>> START DATA EXTRACT
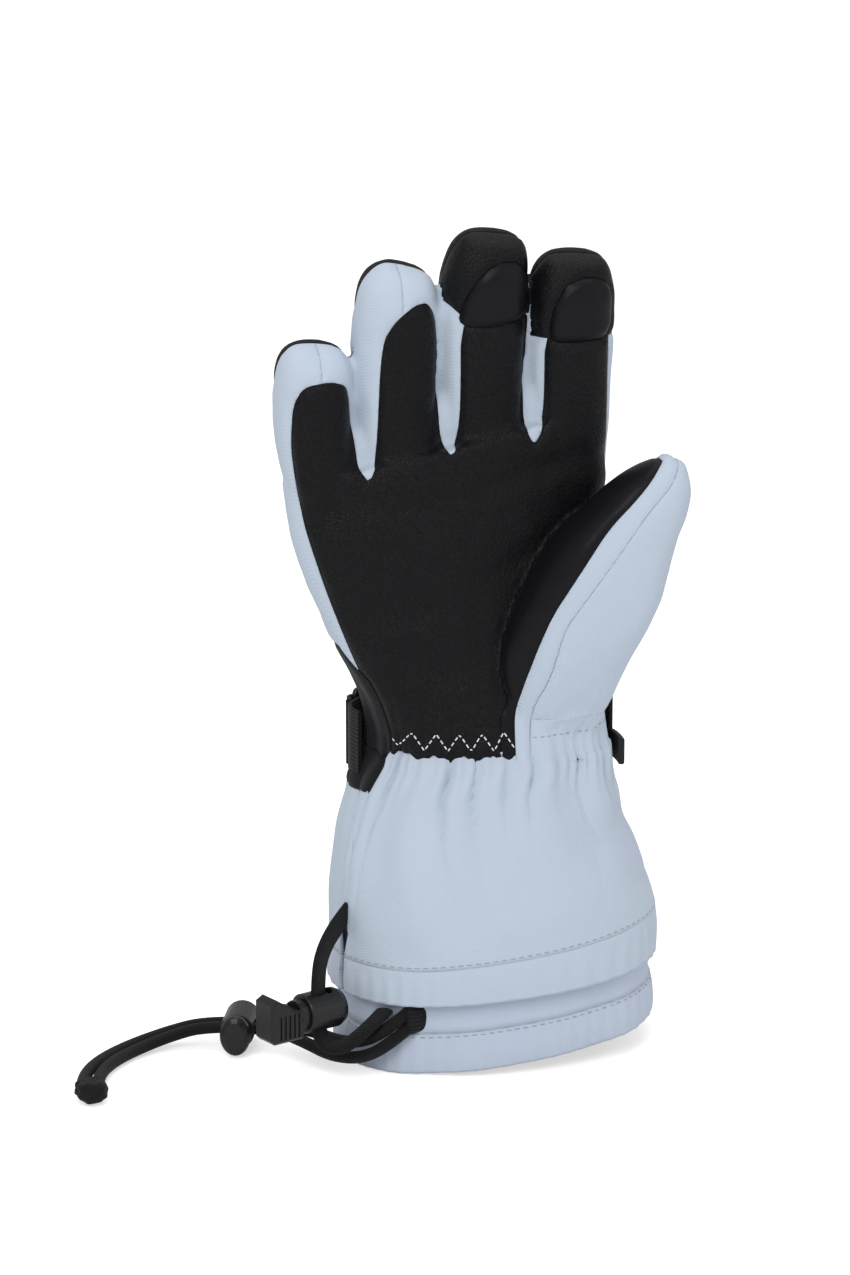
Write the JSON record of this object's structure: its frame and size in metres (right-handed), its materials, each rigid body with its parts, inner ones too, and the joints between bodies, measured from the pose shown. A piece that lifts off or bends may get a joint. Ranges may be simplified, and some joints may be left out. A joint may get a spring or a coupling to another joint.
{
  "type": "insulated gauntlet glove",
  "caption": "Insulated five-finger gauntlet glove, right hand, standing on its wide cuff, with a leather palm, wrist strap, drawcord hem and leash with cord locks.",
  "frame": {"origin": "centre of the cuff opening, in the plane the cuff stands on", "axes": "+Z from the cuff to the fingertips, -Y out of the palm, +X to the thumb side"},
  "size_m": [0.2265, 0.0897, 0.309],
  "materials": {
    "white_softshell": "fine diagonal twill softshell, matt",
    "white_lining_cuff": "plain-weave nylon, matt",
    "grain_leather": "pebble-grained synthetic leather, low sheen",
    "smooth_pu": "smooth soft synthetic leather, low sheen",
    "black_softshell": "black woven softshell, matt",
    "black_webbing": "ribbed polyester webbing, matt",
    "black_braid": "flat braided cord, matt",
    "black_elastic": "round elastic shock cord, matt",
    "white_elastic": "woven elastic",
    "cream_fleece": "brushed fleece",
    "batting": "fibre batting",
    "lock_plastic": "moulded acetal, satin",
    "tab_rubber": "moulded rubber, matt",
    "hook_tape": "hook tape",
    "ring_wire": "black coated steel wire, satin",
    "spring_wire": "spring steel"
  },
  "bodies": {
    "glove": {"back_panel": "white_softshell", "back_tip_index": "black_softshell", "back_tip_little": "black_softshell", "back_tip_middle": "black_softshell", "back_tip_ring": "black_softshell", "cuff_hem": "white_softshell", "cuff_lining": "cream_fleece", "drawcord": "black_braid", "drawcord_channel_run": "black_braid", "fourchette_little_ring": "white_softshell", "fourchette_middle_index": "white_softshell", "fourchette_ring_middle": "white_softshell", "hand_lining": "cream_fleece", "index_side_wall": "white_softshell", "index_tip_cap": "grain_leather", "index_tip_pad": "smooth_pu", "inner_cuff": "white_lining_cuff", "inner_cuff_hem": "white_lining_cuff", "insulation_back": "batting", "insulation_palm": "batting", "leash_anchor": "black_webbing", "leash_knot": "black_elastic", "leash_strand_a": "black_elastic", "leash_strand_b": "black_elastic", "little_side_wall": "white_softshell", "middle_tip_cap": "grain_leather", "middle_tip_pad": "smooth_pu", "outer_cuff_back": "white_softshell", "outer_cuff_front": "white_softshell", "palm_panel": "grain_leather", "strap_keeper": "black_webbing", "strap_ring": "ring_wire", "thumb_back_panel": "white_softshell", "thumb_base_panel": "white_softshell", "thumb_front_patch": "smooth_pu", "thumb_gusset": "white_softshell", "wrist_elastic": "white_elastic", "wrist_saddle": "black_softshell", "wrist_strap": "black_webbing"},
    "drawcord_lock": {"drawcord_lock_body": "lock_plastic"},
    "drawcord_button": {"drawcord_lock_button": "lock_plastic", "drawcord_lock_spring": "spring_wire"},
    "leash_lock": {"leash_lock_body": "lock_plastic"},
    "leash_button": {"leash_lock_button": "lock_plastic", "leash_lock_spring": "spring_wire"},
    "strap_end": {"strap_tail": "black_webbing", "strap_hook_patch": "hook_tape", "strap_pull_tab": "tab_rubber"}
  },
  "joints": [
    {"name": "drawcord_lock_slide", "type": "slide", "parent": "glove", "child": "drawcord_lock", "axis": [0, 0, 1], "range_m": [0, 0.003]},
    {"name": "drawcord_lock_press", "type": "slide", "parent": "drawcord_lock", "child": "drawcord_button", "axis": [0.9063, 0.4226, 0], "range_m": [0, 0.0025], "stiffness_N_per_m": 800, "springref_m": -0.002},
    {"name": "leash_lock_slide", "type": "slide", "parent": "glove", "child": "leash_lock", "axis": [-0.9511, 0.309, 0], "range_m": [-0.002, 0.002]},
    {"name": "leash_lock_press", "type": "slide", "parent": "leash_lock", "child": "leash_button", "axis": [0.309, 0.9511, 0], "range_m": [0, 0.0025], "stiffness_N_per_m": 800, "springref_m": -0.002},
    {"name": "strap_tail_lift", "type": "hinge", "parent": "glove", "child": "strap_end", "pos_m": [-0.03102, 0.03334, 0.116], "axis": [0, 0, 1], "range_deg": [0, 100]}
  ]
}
>> END DATA EXTRACT
- _REQUIRED WORK_
Reproduce all of the data exactly as given.

- _FULL ANSWER_
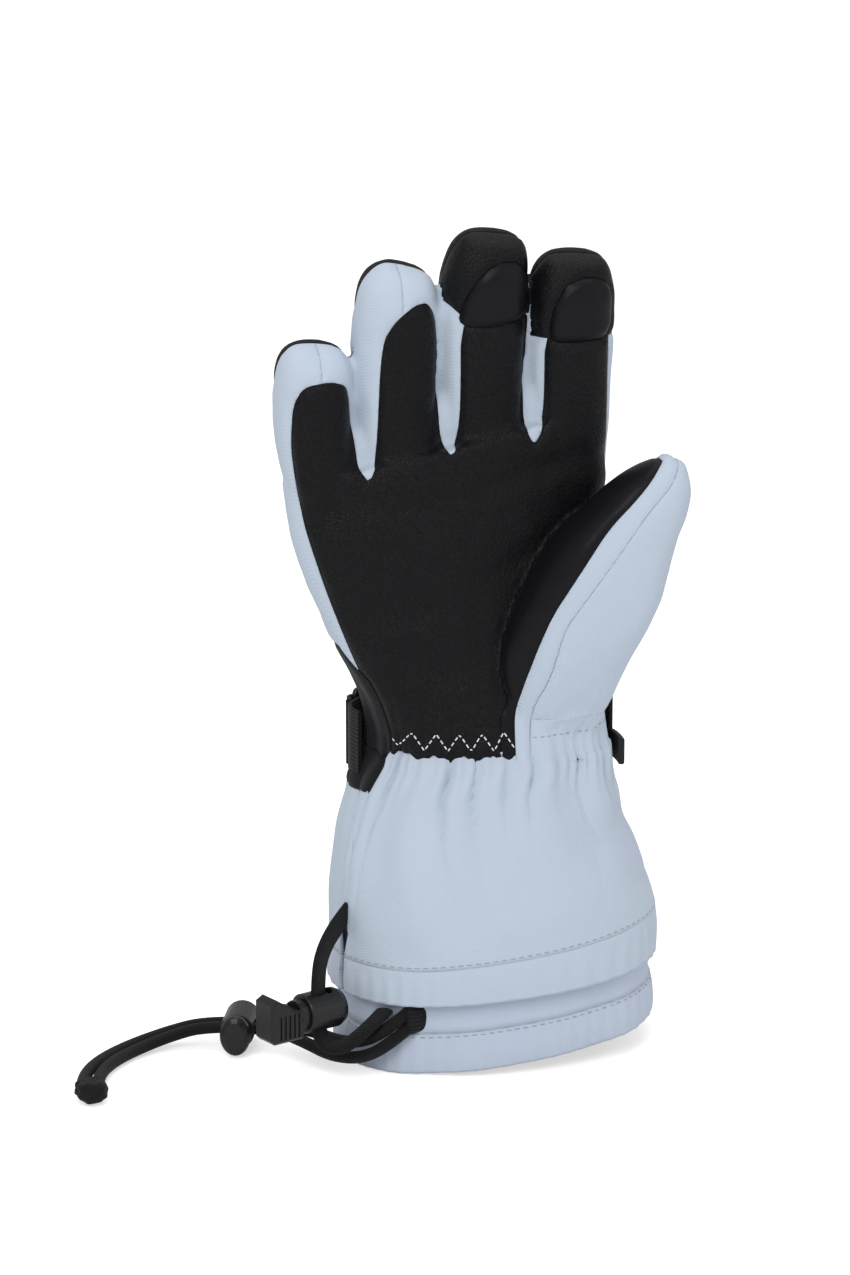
Write the JSON record of this object's structure: its frame and size in metres (right-handed), its materials, each rigid body with its parts, inner ones too, and the joints between bodies, measured from the pose shown. A piece that lifts off or bends may get a joint. Ranges may be simplified, and some joints may be left out. A joint may get a spring or a coupling to another joint.
{
  "type": "insulated gauntlet glove",
  "caption": "Insulated five-finger gauntlet glove, right hand, standing on its wide cuff, with a leather palm, wrist strap, drawcord hem and leash with cord locks.",
  "frame": {"origin": "centre of the cuff opening, in the plane the cuff stands on", "axes": "+Z from the cuff to the fingertips, -Y out of the palm, +X to the thumb side"},
  "size_m": [0.2265, 0.0897, 0.309],
  "materials": {
    "white_softshell": "fine diagonal twill softshell, matt",
    "white_lining_cuff": "plain-weave nylon, matt",
    "grain_leather": "pebble-grained synthetic leather, low sheen",
    "smooth_pu": "smooth soft synthetic leather, low sheen",
    "black_softshell": "black woven softshell, matt",
    "black_webbing": "ribbed polyester webbing, matt",
    "black_braid": "flat braided cord, matt",
    "black_elastic": "round elastic shock cord, matt",
    "white_elastic": "woven elastic",
    "cream_fleece": "brushed fleece",
    "batting": "fibre batting",
    "lock_plastic": "moulded acetal, satin",
    "tab_rubber": "moulded rubber, matt",
    "hook_tape": "hook tape",
    "ring_wire": "black coated steel wire, satin",
    "spring_wire": "spring steel"
  },
  "bodies": {
    "glove": {"back_panel": "white_softshell", "back_tip_index": "black_softshell", "back_tip_little": "black_softshell", "back_tip_middle": "black_softshell", "back_tip_ring": "black_softshell", "cuff_hem": "white_softshell", "cuff_lining": "cream_fleece", "drawcord": "black_braid", "drawcord_channel_run": "black_braid", "fourchette_little_ring": "white_softshell", "fourchette_middle_index": "white_softshell", "fourchette_ring_middle": "white_softshell", "hand_lining": "cream_fleece", "index_side_wall": "white_softshell", "index_tip_cap": "grain_leather", "index_tip_pad": "smooth_pu", "inner_cuff": "white_lining_cuff", "inner_cuff_hem": "white_lining_cuff", "insulation_back": "batting", "insulation_palm": "batting", "leash_anchor": "black_webbing", "leash_knot": "black_elastic", "leash_strand_a": "black_elastic", "leash_strand_b": "black_elastic", "little_side_wall": "white_softshell", "middle_tip_cap": "grain_leather", "middle_tip_pad": "smooth_pu", "outer_cuff_back": "white_softshell", "outer_cuff_front": "white_softshell", "palm_panel": "grain_leather", "strap_keeper": "black_webbing", "strap_ring": "ring_wire", "thumb_back_panel": "white_softshell", "thumb_base_panel": "white_softshell", "thumb_front_patch": "smooth_pu", "thumb_gusset": "white_softshell", "wrist_elastic": "white_elastic", "wrist_saddle": "black_softshell", "wrist_strap": "black_webbing"},
    "drawcord_lock": {"drawcord_lock_body": "lock_plastic"},
    "drawcord_button": {"drawcord_lock_button": "lock_plastic", "drawcord_lock_spring": "spring_wire"},
    "leash_lock": {"leash_lock_body": "lock_plastic"},
    "leash_button": {"leash_lock_button": "lock_plastic", "leash_lock_spring": "spring_wire"},
    "strap_end": {"strap_tail": "black_webbing", "strap_hook_patch": "hook_tape", "strap_pull_tab": "tab_rubber"}
  },
  "joints": [
    {"name": "drawcord_lock_slide", "type": "slide", "parent": "glove", "child": "drawcord_lock", "axis": [0, 0, 1], "range_m": [0, 0.003]},
    {"name": "drawcord_lock_press", "type": "slide", "parent": "drawcord_lock", "child": "drawcord_button", "axis": [0.9063, 0.4226, 0], "range_m": [0, 0.0025], "stiffness_N_per_m": 800, "springref_m": -0.002},
    {"name": "leash_lock_slide", "type": "slide", "parent": "glove", "child": "leash_lock", "axis": [-0.9511, 0.309, 0], "range_m": [-0.002, 0.002]},
    {"name": "leash_lock_press", "type": "slide", "parent": "leash_lock", "child": "leash_button", "axis": [0.309, 0.9511, 0], "range_m": [0, 0.0025], "stiffness_N_per_m": 800, "springref_m": -0.002},
    {"name": "strap_tail_lift", "type": "hinge", "parent": "glove", "child": "strap_end", "pos_m": [-0.03102, 0.03334, 0.116], "axis": [0, 0, 1], "range_deg": [0, 100]}
  ]
}